Suicide rates unacceptably high – mortality review committee

The provisional rates of suicide released today continue to raise serious concerns for the Suicide Mortality Review Committee (SuMRC). The SuMRC is an independent committee that reviews and advises the Health Quality & Safety Commission on how to reduce the number of suicide deaths in New Zealand.

The SuMRC acknowledges those who died by suicide and recognises the pain and hurt of family and whānau bereaved by suicide.

This year’s provisional figures from the Office of the Chief Coroner show that 685 people died by suicide in 2018, which equates to a rate of 13.93 deaths per 100,000 people.

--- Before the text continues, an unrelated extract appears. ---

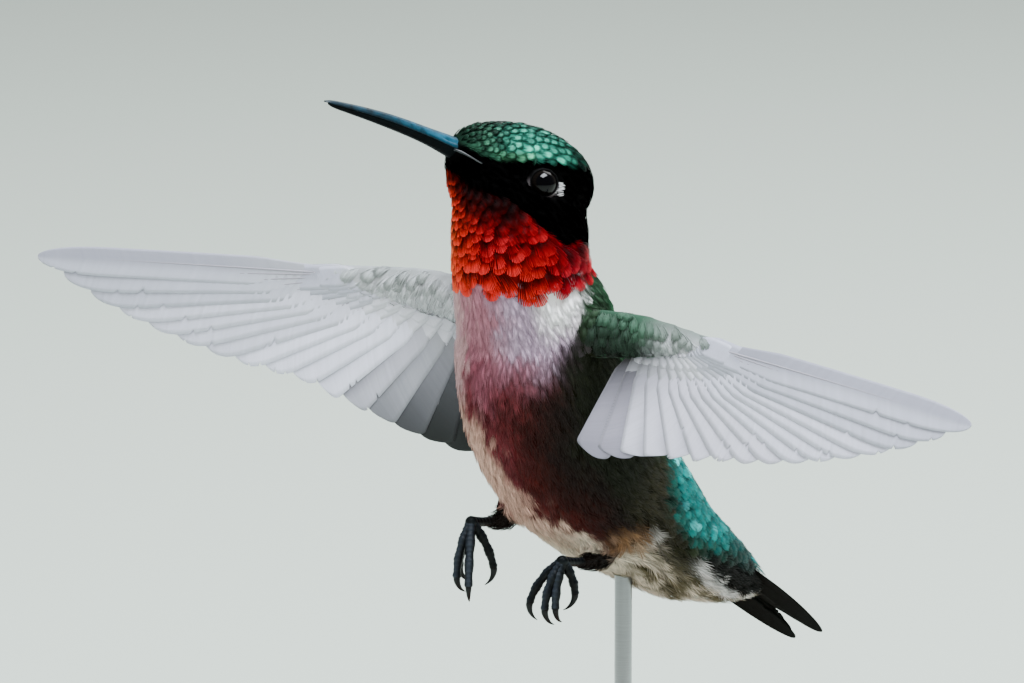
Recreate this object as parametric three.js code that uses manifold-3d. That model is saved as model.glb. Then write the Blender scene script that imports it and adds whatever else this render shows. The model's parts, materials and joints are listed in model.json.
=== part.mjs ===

SuMRC chair, Professor Rob Kydd, says the figures released today are unacceptably high.

“We must work together to reduce these rates. Suicide is a complex public health problem that requires the combined effort of individuals, communities and government.”

He says the continuing high rates of youth suicide, especially among Māori, are of particular concern.

“The rising rates of Māori suicide are especially alarming. These latest figures show that Māori are almost three times more likely than everyone else to die by suicide. Government agencies need to take a Treaty-based equity approach to suicide prevention to reduce the growing disparities.

“We call on all agencies and providers to continue to engage respectfully with Māori in order to identify appropriate solutions.”

Prof Kydd says the relatively high rates of suicide among men aged 45 to 55 years highlight the need for focussed suicide prevention campaigns designed for this group.

“Community initiatives are a major component of suicide prevention and it is essential communities are adequately resourced to design, implement and evaluate effective strategies to prevent suicide.”

SuMRC considers cross-government collaboration to be an essential component of suicide prevention and looks forward to working closely with the new Suicide Prevention Office to reduce suicide rates.